Throughout his operatic career, Handel had a less than reverential attitude to singers. That he could write splendid roles for them is indicated by the way many leading singers sang for him. But the numerous anecdotes about Handel rounding on singers who refused to sing the music written for them are indications of the independence of his attitude, even if we must take the details of these stories with a pinch of salt. Castrato Senesino famously refused to sing Verdi prati because it was not elaborate enough, though when he did actually sing it in the opera Alcina it went on to be a great success. Senesino’s last work for Handel was the title role in the opera Orlando. Though politics and in-fighting had much to do with Senesino’s decision to leave Handel, the rather unique nature of the role of Orlando must have contributed.

Initially Orlando is portrayed as a knight, but the warring claims of love and war - and the fact that he can’t get the beloved he wants - send him mad. The result is a striking mad scene. Well, striking to us; it was probably at the very edge of what Senesino considered acceptable and it is doubtful if he was in complete sympathy with Handel’s aims. 

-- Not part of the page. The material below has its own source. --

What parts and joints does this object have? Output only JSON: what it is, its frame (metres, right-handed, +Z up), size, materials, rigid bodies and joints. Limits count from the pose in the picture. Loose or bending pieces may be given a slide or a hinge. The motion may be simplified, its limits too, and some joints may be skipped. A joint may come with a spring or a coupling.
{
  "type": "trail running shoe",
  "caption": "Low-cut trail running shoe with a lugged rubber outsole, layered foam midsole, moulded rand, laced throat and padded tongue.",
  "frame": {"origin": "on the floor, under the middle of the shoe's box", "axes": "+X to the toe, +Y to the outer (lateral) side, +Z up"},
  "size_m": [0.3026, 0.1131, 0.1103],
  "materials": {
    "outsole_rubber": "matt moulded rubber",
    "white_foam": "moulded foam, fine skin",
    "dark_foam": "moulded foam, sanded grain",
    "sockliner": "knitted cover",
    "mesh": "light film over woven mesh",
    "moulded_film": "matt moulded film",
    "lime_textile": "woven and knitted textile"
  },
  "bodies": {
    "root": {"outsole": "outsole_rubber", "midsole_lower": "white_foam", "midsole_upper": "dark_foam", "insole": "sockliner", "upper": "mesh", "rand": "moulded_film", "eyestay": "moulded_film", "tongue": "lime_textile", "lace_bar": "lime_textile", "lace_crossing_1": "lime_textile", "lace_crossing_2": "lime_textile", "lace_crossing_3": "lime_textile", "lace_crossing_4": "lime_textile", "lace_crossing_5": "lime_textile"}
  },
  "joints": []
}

This issue of virtuosity and writing showy roles for singers is brought to the forefront on this new disc of Baroque arias from Vivica Genaux. She sings a pair from Orlando along with other Handel arias. But then contrasts them with music by his contemporary Hasse, who wrote music in the virtuosic style beloved of singers. 

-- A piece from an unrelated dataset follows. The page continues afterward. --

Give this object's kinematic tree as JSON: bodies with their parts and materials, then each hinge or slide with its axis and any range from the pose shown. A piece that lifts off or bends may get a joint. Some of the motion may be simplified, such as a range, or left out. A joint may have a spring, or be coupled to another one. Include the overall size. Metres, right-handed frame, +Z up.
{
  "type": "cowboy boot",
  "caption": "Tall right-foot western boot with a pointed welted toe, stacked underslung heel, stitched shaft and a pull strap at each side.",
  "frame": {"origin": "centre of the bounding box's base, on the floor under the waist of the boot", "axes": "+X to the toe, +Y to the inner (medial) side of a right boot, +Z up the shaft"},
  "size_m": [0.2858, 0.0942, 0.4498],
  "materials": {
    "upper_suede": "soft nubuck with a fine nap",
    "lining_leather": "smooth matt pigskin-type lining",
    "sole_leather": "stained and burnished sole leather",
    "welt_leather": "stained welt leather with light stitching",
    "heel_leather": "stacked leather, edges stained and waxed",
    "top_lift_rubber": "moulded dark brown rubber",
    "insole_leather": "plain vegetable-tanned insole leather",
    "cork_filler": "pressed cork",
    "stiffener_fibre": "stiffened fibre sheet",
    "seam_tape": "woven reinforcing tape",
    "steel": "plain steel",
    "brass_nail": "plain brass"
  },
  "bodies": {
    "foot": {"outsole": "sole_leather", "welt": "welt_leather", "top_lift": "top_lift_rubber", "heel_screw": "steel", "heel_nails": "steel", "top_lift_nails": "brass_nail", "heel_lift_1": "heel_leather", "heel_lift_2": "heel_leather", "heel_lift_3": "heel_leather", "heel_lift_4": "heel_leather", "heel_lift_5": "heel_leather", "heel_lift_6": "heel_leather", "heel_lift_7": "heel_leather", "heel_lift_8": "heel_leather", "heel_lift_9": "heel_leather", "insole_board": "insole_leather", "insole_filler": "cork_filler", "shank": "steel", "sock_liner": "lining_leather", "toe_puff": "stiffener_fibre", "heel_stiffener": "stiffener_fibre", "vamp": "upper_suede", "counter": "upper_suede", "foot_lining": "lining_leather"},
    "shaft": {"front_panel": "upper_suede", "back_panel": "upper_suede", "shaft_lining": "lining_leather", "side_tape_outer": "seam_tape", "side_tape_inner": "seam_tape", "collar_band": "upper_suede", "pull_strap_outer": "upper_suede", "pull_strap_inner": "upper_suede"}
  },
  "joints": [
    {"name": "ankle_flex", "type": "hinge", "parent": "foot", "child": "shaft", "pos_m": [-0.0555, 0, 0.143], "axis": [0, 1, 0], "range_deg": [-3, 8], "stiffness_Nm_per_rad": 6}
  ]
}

Genaux sings Orlando’s showy aria Fammi combattere mostri e tifei with a creamy tone and good fioriture. Her lively interpretation is confident and brilliant, suiting the music, but I did rather find her ornamentation in the da capo arias over-elaborate. In Orlando’s mad scene she adds to these virtues, a powerful dramatic sense in the recitative and vivid projection of the kaleidoscope of emotions which Orlando is going through.

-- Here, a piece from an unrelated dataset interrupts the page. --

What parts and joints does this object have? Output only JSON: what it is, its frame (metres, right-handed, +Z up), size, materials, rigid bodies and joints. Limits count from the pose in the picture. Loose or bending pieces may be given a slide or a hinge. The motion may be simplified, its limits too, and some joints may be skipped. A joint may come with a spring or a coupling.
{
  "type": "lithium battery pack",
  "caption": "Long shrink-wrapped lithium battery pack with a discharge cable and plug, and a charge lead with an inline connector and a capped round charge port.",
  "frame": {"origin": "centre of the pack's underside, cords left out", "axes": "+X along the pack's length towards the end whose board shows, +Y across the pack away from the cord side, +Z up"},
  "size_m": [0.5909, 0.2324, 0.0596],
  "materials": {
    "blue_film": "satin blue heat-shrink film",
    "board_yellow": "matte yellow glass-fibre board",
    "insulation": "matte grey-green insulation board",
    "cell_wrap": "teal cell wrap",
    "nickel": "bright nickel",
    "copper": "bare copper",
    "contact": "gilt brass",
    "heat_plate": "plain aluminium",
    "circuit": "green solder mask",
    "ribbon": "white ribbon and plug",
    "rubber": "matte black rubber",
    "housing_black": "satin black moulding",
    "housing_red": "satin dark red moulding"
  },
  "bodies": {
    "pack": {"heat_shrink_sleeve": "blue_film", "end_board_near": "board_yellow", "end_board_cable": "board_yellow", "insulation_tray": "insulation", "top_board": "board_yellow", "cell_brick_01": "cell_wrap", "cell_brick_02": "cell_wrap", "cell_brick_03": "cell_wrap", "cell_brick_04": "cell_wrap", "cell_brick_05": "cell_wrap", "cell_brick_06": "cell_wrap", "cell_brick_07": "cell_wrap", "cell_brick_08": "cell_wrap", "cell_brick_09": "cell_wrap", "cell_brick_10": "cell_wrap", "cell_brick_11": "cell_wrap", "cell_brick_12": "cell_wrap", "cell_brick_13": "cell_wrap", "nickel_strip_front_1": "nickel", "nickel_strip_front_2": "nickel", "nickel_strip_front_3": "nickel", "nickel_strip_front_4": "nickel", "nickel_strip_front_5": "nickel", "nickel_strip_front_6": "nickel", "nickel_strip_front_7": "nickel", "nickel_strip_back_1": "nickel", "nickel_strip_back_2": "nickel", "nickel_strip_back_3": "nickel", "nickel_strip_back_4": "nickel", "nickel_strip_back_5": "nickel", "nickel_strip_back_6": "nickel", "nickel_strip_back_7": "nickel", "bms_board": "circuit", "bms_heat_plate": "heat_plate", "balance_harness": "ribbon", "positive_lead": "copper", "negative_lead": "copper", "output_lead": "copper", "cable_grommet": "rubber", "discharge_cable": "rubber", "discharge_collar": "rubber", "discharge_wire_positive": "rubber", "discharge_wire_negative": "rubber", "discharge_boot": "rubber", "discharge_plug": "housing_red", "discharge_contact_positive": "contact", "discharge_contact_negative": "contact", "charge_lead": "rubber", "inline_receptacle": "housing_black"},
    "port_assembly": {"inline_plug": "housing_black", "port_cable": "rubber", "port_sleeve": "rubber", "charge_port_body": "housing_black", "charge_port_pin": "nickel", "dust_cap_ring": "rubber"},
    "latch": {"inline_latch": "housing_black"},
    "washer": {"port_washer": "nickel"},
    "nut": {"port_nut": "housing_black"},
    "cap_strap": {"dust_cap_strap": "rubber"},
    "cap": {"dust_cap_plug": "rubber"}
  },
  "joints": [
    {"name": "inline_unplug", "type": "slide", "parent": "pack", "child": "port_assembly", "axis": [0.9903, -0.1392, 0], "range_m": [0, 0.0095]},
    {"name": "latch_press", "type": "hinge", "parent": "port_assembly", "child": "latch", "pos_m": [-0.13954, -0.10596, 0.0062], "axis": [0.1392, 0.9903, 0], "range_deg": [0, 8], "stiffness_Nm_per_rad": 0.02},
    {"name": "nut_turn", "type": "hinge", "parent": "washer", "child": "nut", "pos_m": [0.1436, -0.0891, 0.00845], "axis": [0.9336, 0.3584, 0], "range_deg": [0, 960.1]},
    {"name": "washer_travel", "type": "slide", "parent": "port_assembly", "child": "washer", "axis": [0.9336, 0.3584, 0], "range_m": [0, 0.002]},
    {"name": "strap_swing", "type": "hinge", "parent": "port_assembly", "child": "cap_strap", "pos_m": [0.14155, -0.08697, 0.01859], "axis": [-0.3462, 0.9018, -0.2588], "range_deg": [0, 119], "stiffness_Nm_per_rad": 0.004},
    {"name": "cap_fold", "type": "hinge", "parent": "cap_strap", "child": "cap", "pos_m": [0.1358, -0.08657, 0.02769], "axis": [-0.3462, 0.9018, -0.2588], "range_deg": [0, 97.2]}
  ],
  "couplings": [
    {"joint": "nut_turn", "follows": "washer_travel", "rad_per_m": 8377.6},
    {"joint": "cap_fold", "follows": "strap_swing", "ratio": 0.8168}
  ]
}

Sta nell’Ircana pietrosa tana from Alcina is another display aria. Handel sets the rather conventional simile text with brilliant music that here shows Genaux off to her best: not only the brilliance of her voice, but the gripping excitement of her performance. It is a shame that she does not also include Verdi prati to show us another aria that Senesino found less than conventional. 

Genaux completes the Handel group with his cantata Splenda l’alba in oriente. This consists of a pair of arias separated by a recitative, extols the power of virtue and implores Cecilia to inspire the merits of virtue in the listeners. It is a late cantata, written in London in 1711/12, though what we have is evidently just a fragment of the whole. It is a charming piece and Genaux delivers it beautifully, making me wish that she had included more of this repertoire on the disc. 

In all the Handel arias, though, Genaux displays the same tendency to over-elaboration in the ornamentation, but she does it so brilliantly that you can’t get too worked up over it. 

She follows the Handel cantata with a group of arias from Hasse’s opera  Arminio and his cantata La scusa. Hasse writes much more in the galant style than Handel; his music is always gracious and elegant. The vocal lines are always vocally elaborate, allowing the singer to display their virtuoso technique. Even the slower aria Vaghi rai, pupille amate has a decorative vocal line. In vocal terms, Genaux is superb giving all these arias with a lovely sense of line, creamy tone and fluid virtuosity. But I never really get much sense of the emotion behind the roulades, it seems that for Hasse and his singers’ virtuosity is everything.

Hasse wrote the arias whilst he was kapellmeister to the Elector of Saxony; whilst there he created an enviable operatic ensemble which included some of the finest singers of his day. His style was sympathetic to the singer’s demands. It helped, of course, that Hasse was married to a singer who had been one of Handel’s prima donnas.

Genaux is well supported by Les Violons du Roy under Bernard Labadie. The group provides a crisp, attractively bouncy accompaniment.

This disc is a magnificent showcase for the talents of Vivica Genaux. By combining the arias of Hasse and Handel she shows us that whilst Hasse’s virtuoso requirements hold no fears for her, she is also comfortable with Handel’s more sophisticated musical demands.

I could imagine a slightly more imaginatively programmed version of this disc, but on its own terms it provides some brilliant singing from a superb singer. What more could one ask for.